◆ SET PROBLEM
Pick out all lines of the entries that include the word "Then" and copy them.

(Object modeling scripts)

— start —

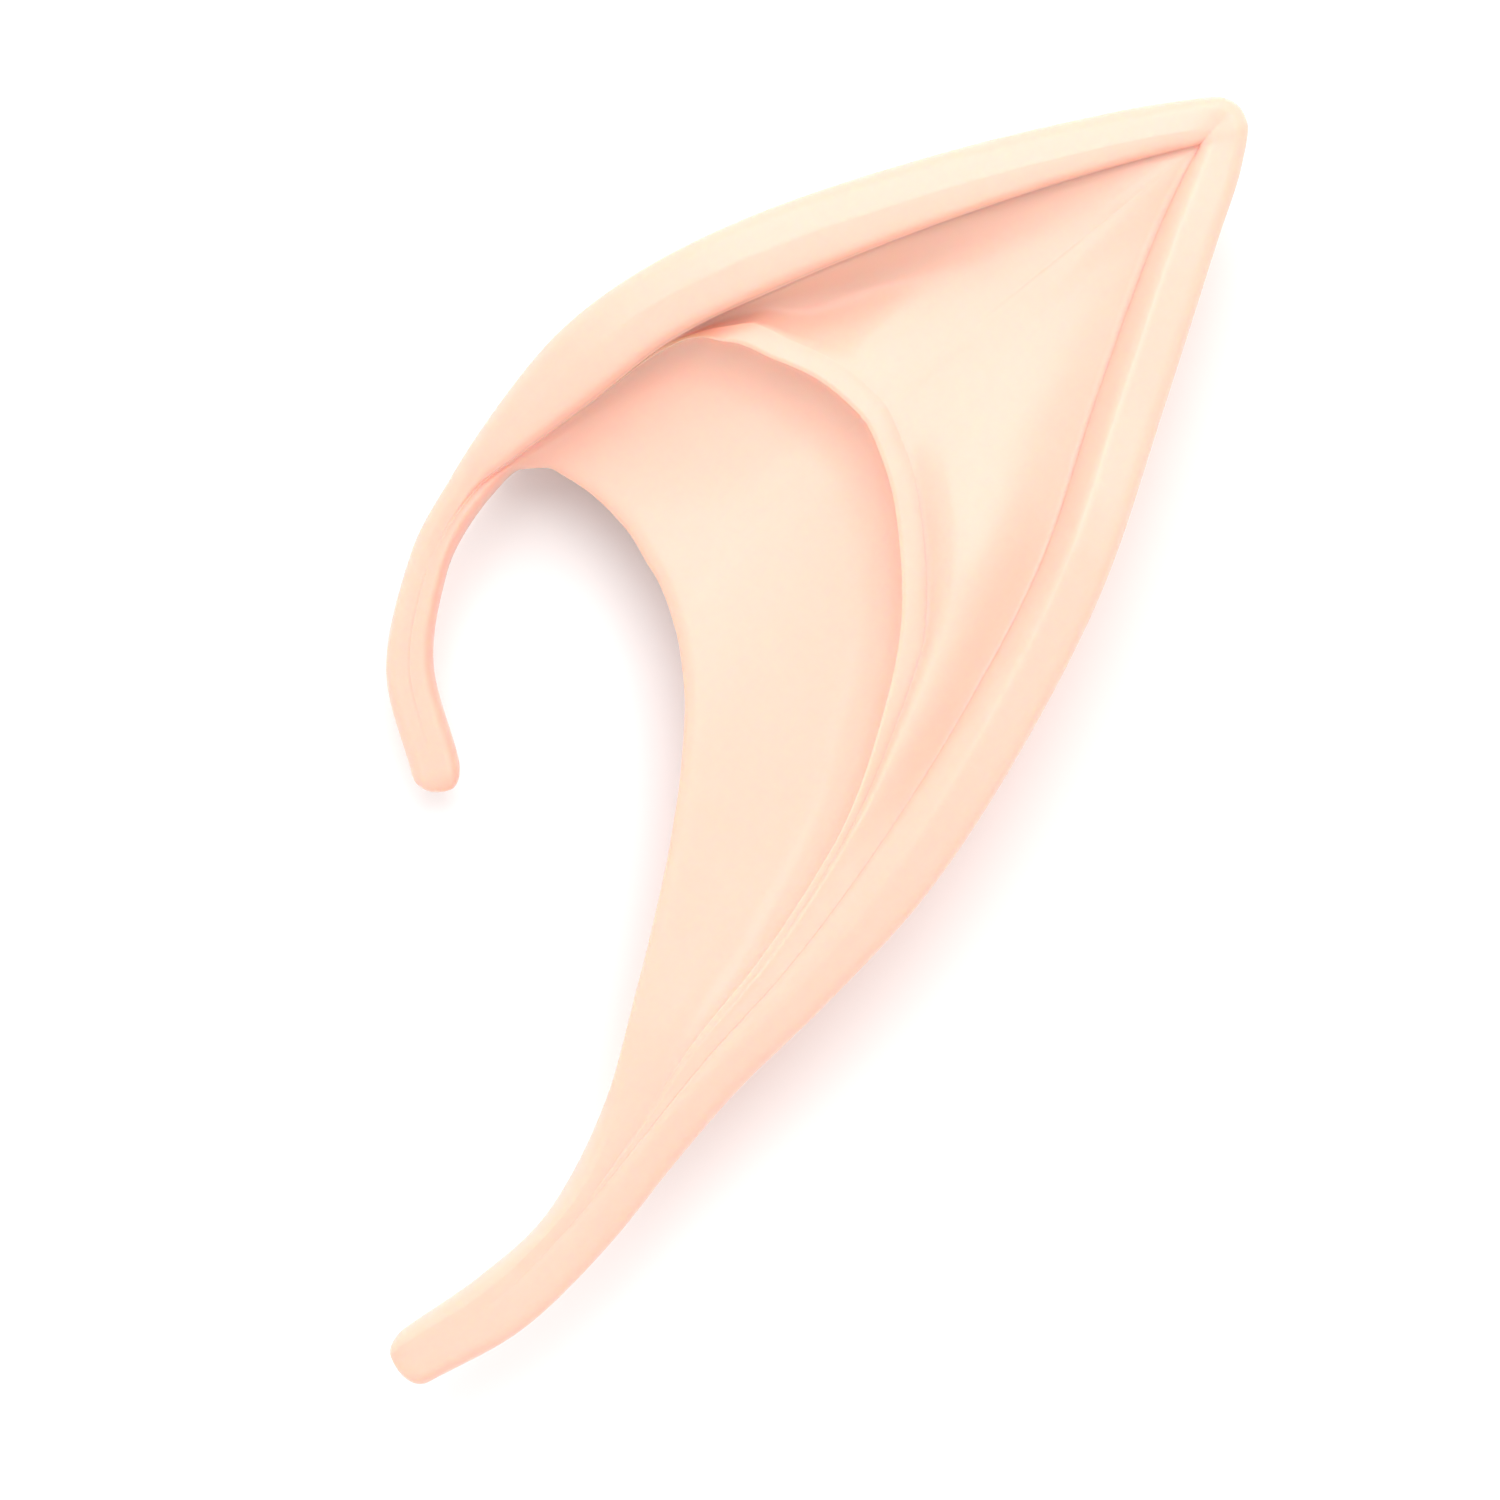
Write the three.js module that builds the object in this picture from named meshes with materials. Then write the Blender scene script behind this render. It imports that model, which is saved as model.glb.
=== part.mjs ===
// A costume elf ear, moulded in one piece of soft latex, lying on its back.
// The front wall carries the relief of an ear: a rim, two folds and a hollow.
// A second wall closes it behind, and the wearer's own ear slides into the
// pocket between them through the mouth along the inner edge. The ends of the
// shell run out into two solid strips, a hook over the ear and a tail below it.
// X runs to the tip, Y up along the ear and Z out of the table it lies on.

import * as THREE from 'three';

// Driving sizes, in millimetres.
const EAR_WIDTH = 80.6; // from the hook to the tip, across
const EAR_LENGTH = 120.1; // from the tail to the tip, along
const EAR_DEPTH = 21.5; // from the table to the top of the rim
const WALL = 1.5; // latex of both walls
const CLOSED_WALL = 1.8; // latex where the two walls meet along the outline
const RIM_BAND = 8.0; // the broadest width of the rolled rim
const FOLD_BAND = 3.3; // the narrow fold beside the hollow
const FOLD_WALL = 6.0; // how far the fold takes to fall into the hollow
const EDGE_ROLL = 1.3; // rounding of the rim at the outline
const LIP_ROLL = 1.6; // rounding of the front wall's inner edge
const BACK_SET = 6.0; // how far the back wall stops short of the front one
const BACK_RISE = 1.6; // how much the back wall lifts towards its free edge
const POCKET_ROUND = 5.0; // rounding of the pocket's closed end
const SEAT_PRESS = 0.6; // how far the soft back settles flat on the table
const STRIP_DOME = 2.6; // length of the rounded ends of the hook and the tail
const WELD = 0.002; // points closer than this are one point

// Shapes of the curves across the ear.
const CREASE_SHARE = 0.75; // how far the crease lies outside the fold, in fold bands
const FOLD_ROOM = 0.3; // most that the fold's wall takes of the way to the edge
const ROLL_ROOM = 0.9; // most that the edge's rounding takes of the hollow
const STRIP_ROLL = 0.45; // rounding of a solid strip, as a share of its width
const CREASE_POWER = 3.0; // late fall from the swell into the crease
const RIB_SKEW = 0.6; // early rise from the crease to the fold
const FOLD_SKEW = 0.3; // early fall from the fold into the hollow

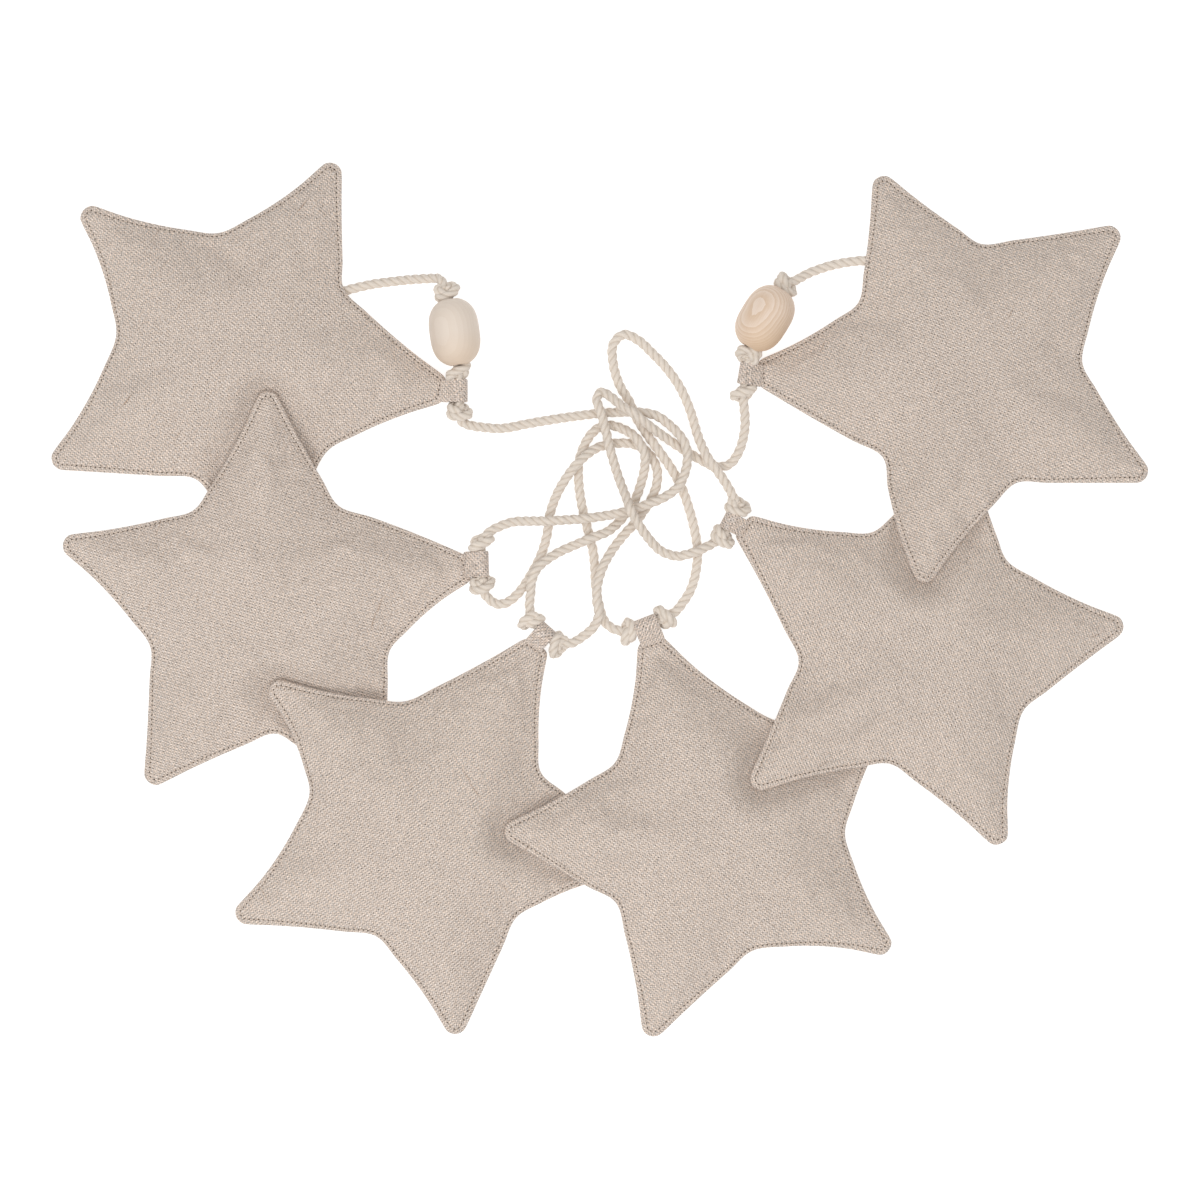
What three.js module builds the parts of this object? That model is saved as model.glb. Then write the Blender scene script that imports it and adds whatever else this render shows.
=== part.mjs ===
// A garland of six padded linen stars, tied by a fabric tab at one tip onto a twisted cotton cord.
// It lies loosely gathered on a flat surface, each star's arm on the star before it. The cord is
// knotted on both sides of every tab and carries an oval wooden bead near each of its two ends.
// Millimetres, +Z up. The origin is the middle of the garland's outline, on the surface it lies on.

import * as THREE from 'three';

// --- driving dimensions -------------------------------------------------------------------------

const KNOT_GAP = 0.85;         // air between a knot and the cord that leaves it
const LYING_GAP = 0.7;         // air under a star that lies on something

const CORD_RADIUS = 2.5;       // 5 mm three-strand cord
const CORD_SIDES = 8;
const CORD_STEP = 11;          // length of one straight stretch of a cord's tube

const TIP_RADIUS = 6;          // rounding of a plain star tip
const TAB_END_HALF = 5.5;      // half the width of the blunt tip that holds a tab
const TAB_END_SHOULDER = 2;    // how much wider and farther back its shoulders are
const TAB_TIP_POINT = 2;       // which point of the outline is the middle of that tip
const SIDE_FRACTIONS = [0.25, 0.5, 0.75];

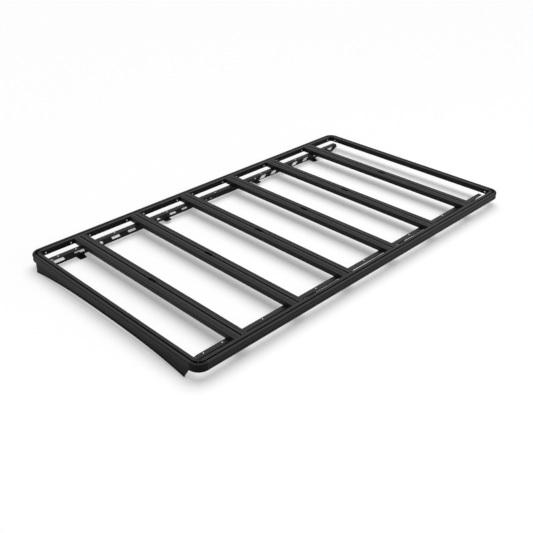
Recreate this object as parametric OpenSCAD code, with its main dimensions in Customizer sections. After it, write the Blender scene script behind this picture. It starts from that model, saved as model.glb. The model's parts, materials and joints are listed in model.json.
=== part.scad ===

— end —

◆ TASK ANSWER
Write the three.js module that builds the object in this picture from named meshes with materials. Then write the Blender scene script behind this render. It imports that model, which is saved as model.glb.
What three.js module builds the parts of this object? That model is saved as model.glb. Then write the Blender scene script that imports it and adds whatever else this render shows.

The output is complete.